Entries with model source code:
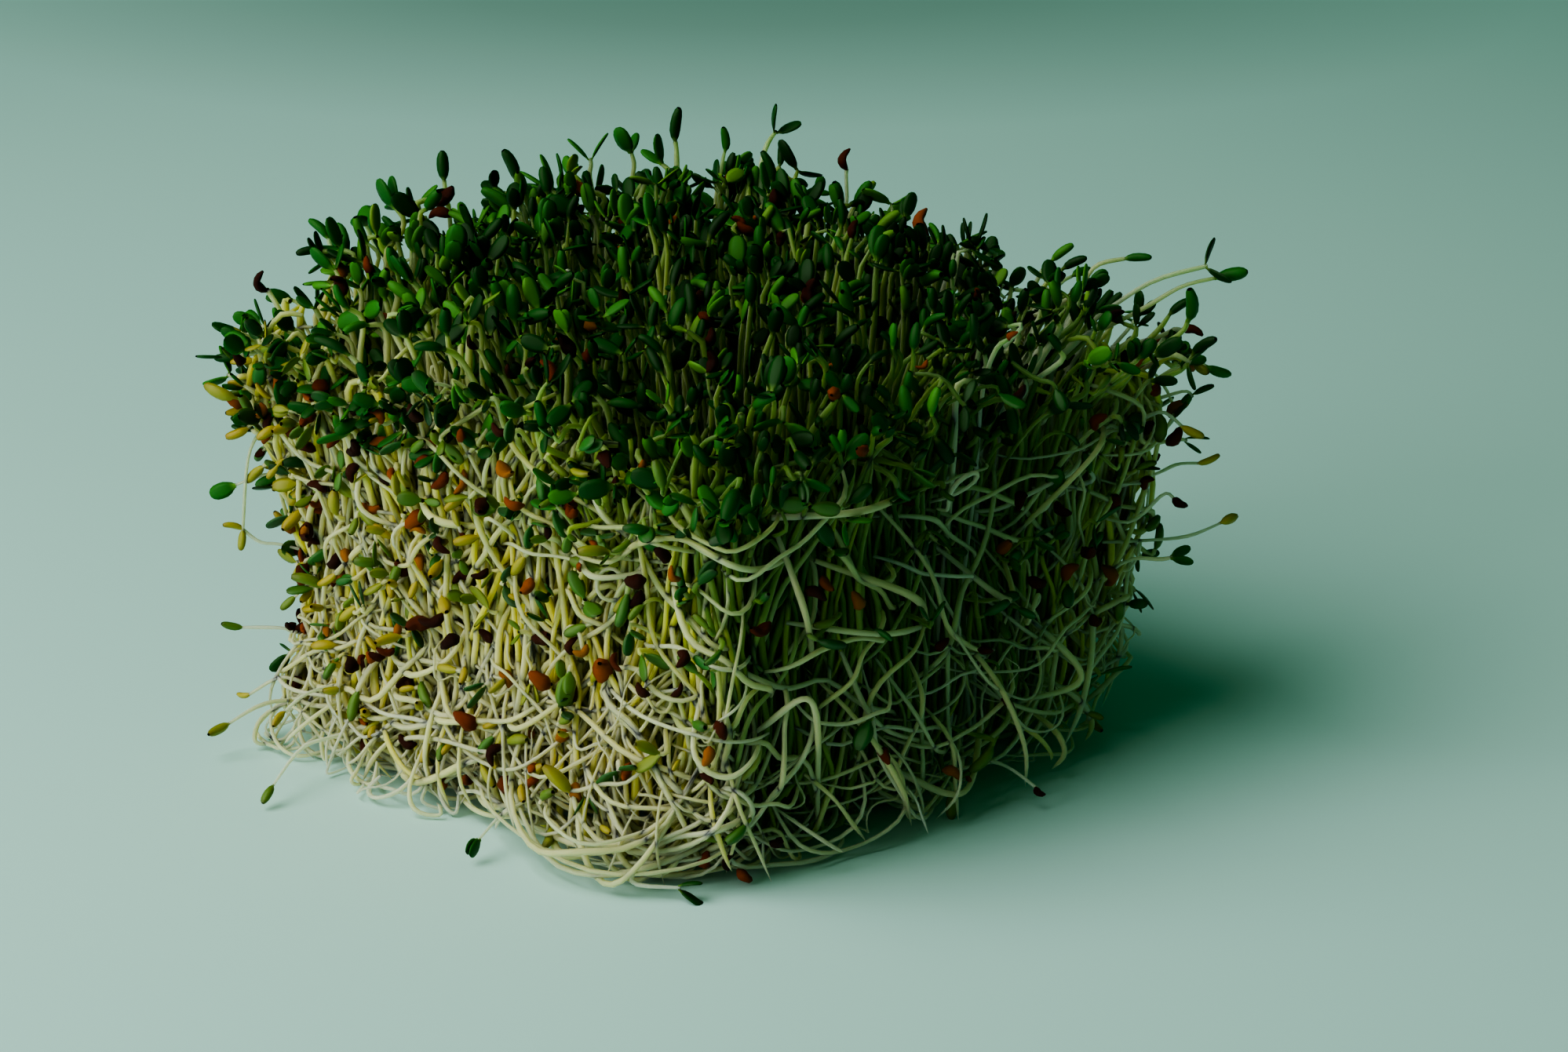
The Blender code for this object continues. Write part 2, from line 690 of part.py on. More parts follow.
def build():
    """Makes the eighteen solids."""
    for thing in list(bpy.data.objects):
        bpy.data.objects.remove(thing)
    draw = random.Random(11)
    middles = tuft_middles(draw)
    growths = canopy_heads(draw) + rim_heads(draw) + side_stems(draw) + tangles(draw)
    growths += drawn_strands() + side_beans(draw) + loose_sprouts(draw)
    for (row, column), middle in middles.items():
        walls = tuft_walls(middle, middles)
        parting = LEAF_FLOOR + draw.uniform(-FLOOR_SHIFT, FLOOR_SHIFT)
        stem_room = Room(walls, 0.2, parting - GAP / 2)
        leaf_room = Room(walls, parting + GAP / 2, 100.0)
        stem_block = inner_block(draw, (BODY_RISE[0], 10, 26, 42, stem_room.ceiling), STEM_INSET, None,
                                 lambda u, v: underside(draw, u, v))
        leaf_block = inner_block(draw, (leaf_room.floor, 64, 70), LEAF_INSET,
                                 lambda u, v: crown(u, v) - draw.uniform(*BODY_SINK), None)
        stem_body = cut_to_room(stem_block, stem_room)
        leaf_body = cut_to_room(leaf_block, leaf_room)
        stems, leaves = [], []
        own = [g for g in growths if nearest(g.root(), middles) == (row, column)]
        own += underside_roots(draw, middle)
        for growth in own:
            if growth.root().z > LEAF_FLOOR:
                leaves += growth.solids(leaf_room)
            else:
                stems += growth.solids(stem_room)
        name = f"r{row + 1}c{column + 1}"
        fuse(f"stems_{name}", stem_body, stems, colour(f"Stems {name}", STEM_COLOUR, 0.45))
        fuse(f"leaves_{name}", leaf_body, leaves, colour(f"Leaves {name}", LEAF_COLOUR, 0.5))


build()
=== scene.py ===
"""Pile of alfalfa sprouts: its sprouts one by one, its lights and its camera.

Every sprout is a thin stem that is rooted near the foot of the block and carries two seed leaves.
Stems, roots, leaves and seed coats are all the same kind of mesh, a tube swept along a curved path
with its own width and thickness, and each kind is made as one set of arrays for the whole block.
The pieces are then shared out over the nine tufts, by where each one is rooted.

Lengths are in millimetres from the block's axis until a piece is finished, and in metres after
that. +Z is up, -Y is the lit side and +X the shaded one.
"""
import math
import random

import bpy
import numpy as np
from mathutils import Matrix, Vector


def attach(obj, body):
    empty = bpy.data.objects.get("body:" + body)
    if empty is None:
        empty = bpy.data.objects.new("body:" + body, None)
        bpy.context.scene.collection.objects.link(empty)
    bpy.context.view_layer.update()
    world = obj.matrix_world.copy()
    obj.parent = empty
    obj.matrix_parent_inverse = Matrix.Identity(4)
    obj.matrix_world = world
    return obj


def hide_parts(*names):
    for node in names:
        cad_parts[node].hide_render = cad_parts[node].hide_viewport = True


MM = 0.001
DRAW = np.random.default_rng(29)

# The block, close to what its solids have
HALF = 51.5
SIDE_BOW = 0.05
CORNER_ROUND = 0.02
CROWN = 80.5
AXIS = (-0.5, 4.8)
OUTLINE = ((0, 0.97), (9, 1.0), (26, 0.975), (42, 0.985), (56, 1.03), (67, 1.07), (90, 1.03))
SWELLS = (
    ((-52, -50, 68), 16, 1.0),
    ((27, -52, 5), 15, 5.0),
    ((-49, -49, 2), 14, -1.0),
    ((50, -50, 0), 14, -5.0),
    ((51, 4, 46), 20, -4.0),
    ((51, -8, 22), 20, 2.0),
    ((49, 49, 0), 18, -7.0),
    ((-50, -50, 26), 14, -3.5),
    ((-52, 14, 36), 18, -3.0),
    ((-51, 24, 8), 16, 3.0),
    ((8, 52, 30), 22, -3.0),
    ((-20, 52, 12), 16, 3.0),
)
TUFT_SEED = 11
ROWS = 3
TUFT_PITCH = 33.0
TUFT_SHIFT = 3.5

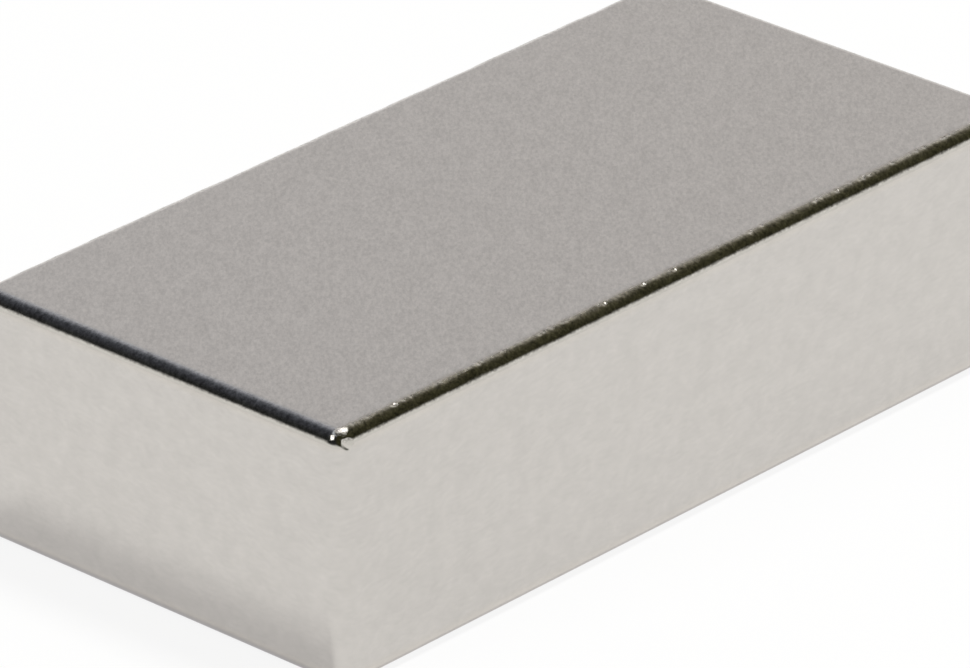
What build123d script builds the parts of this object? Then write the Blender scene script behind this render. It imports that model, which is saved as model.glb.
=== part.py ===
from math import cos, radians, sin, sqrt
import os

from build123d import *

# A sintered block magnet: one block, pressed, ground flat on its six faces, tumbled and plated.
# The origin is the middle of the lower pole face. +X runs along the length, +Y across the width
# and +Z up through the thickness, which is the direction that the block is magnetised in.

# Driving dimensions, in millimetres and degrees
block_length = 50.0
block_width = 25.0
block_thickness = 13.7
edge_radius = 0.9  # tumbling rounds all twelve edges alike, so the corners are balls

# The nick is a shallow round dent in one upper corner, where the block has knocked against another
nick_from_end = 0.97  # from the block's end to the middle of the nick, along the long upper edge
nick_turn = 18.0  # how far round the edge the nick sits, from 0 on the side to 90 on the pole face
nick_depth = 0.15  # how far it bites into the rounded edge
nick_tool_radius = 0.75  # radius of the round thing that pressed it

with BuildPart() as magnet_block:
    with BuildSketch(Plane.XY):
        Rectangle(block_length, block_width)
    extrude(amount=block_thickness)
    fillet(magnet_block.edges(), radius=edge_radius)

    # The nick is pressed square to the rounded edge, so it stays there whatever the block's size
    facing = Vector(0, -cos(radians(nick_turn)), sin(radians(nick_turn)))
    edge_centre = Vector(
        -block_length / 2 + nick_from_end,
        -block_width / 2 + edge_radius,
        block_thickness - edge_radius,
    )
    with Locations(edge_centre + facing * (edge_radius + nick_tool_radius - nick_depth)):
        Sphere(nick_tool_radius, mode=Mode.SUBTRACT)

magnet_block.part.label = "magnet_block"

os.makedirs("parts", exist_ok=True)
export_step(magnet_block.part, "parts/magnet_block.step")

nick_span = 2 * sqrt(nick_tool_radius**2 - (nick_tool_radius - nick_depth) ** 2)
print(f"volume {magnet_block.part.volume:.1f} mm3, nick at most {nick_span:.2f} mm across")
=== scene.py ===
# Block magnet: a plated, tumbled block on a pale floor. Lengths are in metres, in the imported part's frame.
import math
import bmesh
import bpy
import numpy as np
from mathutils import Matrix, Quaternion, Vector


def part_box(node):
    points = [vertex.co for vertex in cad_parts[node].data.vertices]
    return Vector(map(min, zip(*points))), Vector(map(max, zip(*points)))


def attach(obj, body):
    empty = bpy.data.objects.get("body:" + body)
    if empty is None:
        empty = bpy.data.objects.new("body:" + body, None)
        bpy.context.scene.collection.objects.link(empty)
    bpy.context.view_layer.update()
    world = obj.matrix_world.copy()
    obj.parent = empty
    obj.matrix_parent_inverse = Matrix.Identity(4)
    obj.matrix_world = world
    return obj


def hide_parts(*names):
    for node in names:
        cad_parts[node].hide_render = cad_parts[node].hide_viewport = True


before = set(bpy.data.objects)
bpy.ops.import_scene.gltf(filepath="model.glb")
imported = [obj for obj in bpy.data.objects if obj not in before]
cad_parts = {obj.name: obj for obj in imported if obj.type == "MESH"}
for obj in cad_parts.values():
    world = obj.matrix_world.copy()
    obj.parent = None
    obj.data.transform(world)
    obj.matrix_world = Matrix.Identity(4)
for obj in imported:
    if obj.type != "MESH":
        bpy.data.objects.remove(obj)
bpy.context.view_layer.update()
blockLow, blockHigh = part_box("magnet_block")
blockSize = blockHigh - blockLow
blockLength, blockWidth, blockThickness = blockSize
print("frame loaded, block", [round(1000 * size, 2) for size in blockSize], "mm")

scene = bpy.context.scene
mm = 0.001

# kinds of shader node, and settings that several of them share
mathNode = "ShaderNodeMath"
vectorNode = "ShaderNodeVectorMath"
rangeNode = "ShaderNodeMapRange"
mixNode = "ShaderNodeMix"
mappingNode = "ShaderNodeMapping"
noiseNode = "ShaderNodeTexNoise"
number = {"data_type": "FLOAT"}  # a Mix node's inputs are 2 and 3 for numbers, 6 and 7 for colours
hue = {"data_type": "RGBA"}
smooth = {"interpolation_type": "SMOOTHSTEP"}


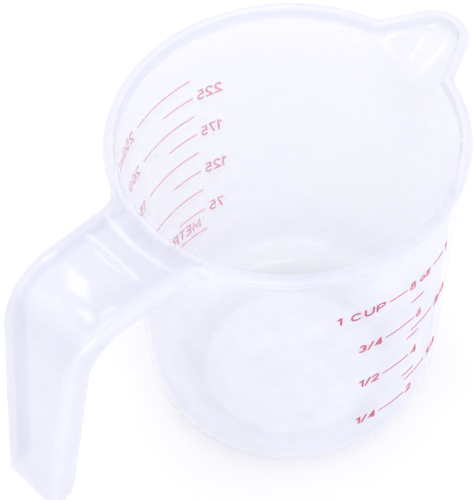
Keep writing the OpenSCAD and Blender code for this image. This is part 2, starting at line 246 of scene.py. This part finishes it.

Goal:
Each line from the line containing "nick_span = 2" through the line containing "in imported if" is to be transcribed exactly, and no other line.

Full solution:
nick_span = 2 * sqrt(nick_tool_radius**2 - (nick_tool_radius - nick_depth) ** 2)
print(f"volume {magnet_block.part.volume:.1f} mm3, nick at most {nick_span:.2f} mm across")
=== scene.py ===
# Block magnet: a plated, tumbled block on a pale floor. Lengths are in metres, in the imported part's frame.
import math
import bmesh
import bpy
import numpy as np
from mathutils import Matrix, Quaternion, Vector


def part_box(node):
    points = [vertex.co for vertex in cad_parts[node].data.vertices]
    return Vector(map(min, zip(*points))), Vector(map(max, zip(*points)))


def attach(obj, body):
    empty = bpy.data.objects.get("body:" + body)
    if empty is None:
        empty = bpy.data.objects.new("body:" + body, None)
        bpy.context.scene.collection.objects.link(empty)
    bpy.context.view_layer.update()
    world = obj.matrix_world.copy()
    obj.parent = empty
    obj.matrix_parent_inverse = Matrix.Identity(4)
    obj.matrix_world = world
    return obj


def hide_parts(*names):
    for node in names:
        cad_parts[node].hide_render = cad_parts[node].hide_viewport = True


before = set(bpy.data.objects)
bpy.ops.import_scene.gltf(filepath="model.glb")
imported = [obj for obj in bpy.data.objects if obj not in before]
cad_parts = {obj.name: obj for obj in imported if obj.type == "MESH"}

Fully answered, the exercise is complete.